Тихая, глубокая, как шкатулка, уютная старинная комната слушает нас. Портреты детей в рамах, затененный свет керосиновой лампы и в углу – белая большая кровать под пологом.

И вот я вхожу с картонным футляром большого торта, бумажным мешком крымского винограда в Лефортовские казармы. Запах сырости и смазных сапог. Солдаты… На полу, на соломе, лежит, глаза в потолок, Борис. Встает мне навстречу. Что-то ужаснувшееся, должно быть, в моем взгляде, потому что он усмехается. И учтиво, беря виноград и торт, с юмором: «Не пугайтесь, Асенька. Вы, конечно, такого не видели, но не это противно (хоть тут есть и мокрицы! ). «Дисциплина! – скандирует он непередаваемым голосом, – фельдфебель муштрует! А я хочу теперь же на фронт! »

И он не слушает, что я говорю и что говорит его мать, твердит свое: «Военно-полевой суд? Пусть! Я им скажу…»

Наши друзья, Марины и мои, Герцыки – Аделаида и Евгения Казимировна (их отец был поляк) – жили в Кречетниковском переулке между Арбатом и Новинским бульваром. В их доме цвело слово «соборность», прочно жило уважение к религии, бывали Вячеслав Иванов, Павел Флоренский и другие писатели и философы.

Но только один человек для меня там звучал – Лев Шестов! Услыхав, что он там бывает, я пошла к ним с Мариной и с интересом смотрела издали на пожилого бородатого человека с печальными глазами. Это были очи. Я не хотела знакомиться – в этом было бы что-то нарочитое. Но Евгения Герцык почти против моей воли познакомила нас и сказала ему о моей книге атеистических «Размышлений», которую я готовлю к печати.

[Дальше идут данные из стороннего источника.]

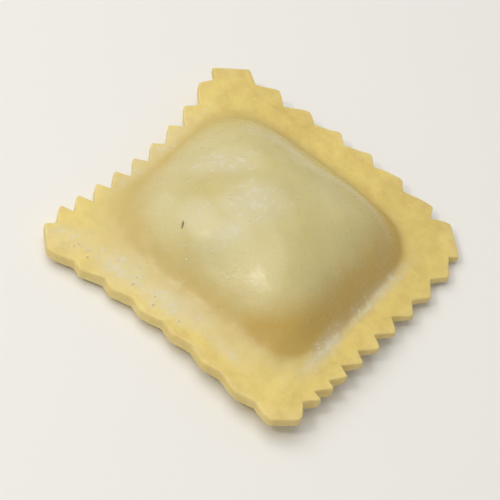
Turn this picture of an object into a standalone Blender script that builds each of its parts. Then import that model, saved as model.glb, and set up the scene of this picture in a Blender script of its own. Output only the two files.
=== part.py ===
"""One square raviolo of fresh filled pasta, lying on its flatter side.

Two sheets of dough are pressed together round a mound of filling, so the whole is one solid: a
domed cushion in the middle, a flat rim round it, and an edge cut by fluted wheels. A wheel that ran
along Y left small pointed teeth on the two X sides, and a wheel that ran along X left broader and
shallower ones on the two Y sides. The filling draws the sides in and lets the corners curl.

The origin lies on the flat patch that it rests on, below the middle of the square, with +Z up and the
sides along X and Y.
"""

import math

import bmesh
import bpy

# Driving dimensions, in metres. The square's corners, before they are snipped off, come in the order
# +X -Y, +X +Y, -X +Y, -X -Y, and each starts the side that faces +X, +Y, -X, -Y.
CORNERS = ((0.0229, -0.0240), (0.0248, 0.0250), (-0.0256, 0.0242), (-0.0256, -0.0240))
OUTWARD = ((1.0, 0.0), (0.0, 1.0), (-1.0, 0.0), (0.0, -1.0))
HALF = 0.0240  # half of a side's usual length
RIM_THICKNESS = 0.0019  # the two sheets together
CUT_THICKNESS = 0.0011  # the same at the cut, where the wheels pinch them
PINCH_WIDTH = 0.0040  # from the teeth's tips to where the rim has its full thickness
BELLY_DEPTH = 0.0014  # how far the flat patch lies below the rim

# The mound of filling, from the middle of its foot's square.
MOUND_HEIGHT = 0.0096  # above the rim
MOUND_X = (-0.0186, 0.0186)
MOUND_Y = (-0.0162, 0.0188)
PEAK = (0.0016, 0.0006)
CROWN_POWER = 2.7  # how broad the top is: more is flatter with steeper sides
FOOT_SOFTNESS = (0.0007, 0.0032)  # how gently the mound runs out: elsewhere and on the -Y side
FOOT_SQUARENESS = 4.4  # of the mound's outline, from 2 for an ellipse upwards
TOP_SQUARENESS = 2.2  # the same near its peak
BELLY_BULGE = 0.0020  # how deep the underside's bulge would be if nothing flattened it

# The cuts, side by side. Pairs are for a side's start and its end.
TEETH = (9, 6, 9, 6)  # whole teeth between the notches that lie next to the corners
TOOTH_DEPTH = ((0.0019, 0.0023), (0.0020, 0.0020), (0.0021, 0.0026), (0.0009, 0.0011))
TOOTH_UNEVENNESS = ((0.08, 2.4, 1.7), (0.06, 5.3, 1.0))  # waves: a share, per tooth and per side
TOOTH_LEAN = ((0.86, 0.44), (0.15, 0.45), (0.42, 0.15), (0.32, 0.52))  # a tip's place in its tooth
FIRST_NOTCH = (0.0054, 0.0079, 0.0052, 0.0088)  # from the side's start
LAST_NOTCH = (0.0048, 0.0081, 0.0051, 0.0060)  # from the side's end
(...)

– Асе очень важно, чтобы вы ее прочли, Лев Исаакович, то есть она не знает, что это ей очень важно, но вы поймете. И вам будет интересно…

Я стояла смущенная, и лицо менялось, вероятно, как у Марины, от протеста – к застенчивости. Шестов попросил прислать ему рукопись; мы условились, и я прислала. Дни, когда он читал ее, стали днями большого волнения для меня.

И не прошло, может быть, двух-трех дней, как раздался телефонный звонок и Шестов сказал, что сам привезет рукопись. Это уж было – событие! И старый, усталый, мыслитель, издавший уже столько книг, проводивший недавно на войну своего сына, переступил мой порог. Я не помню, о чем мы говорили, как долго. Я помню только несколько фраз:

– Ваша книга не совсем верно названа, – сказал мне Шестов, – это еще не «Королевские размышления». Было бы вернее назвать ее размышлениями королевского пажа… Вы молоды, вы позднее поймете мои слова. Я бы хотел, чтобы ваша рукопись стала известна России, и я предлагаю вам письмо мое о ней в любой толстый журнал. Ее должны прочесть все!

Я смотрела на его старое, скорбное лицо, на печальные глаза. Но мне было двадцать лет, и я ответила пылом строже этого возраста:

– Спасибо вам большое. Но я хотела бы войти в литературу самостоятельно…

Что он еще говорил? Помню: «Я вам оставлю мой телефон, я его не даю обычно – мешают работать… Подумайте о моем предложении! » Он записал номер и дружески жал руку. Больше я его не видела, не позвонила ему. Затем была весть о том, что сын его убит в бою.

 

 

ГЛАВА 6. ПЕТРОГРАД

 

 

«Туман, лондонский» – так говорят о Петрограде. Я вступаю в него первый раз.

Нет, это не туман, туман стелется (вечером, над болотом, далеко на лугу в Тарусе). Это спущены завесы сверху, а между этих завес, в них исчезая, снизу стелются им навстречу очертания домов. Не менее волшебно, чем Венеция!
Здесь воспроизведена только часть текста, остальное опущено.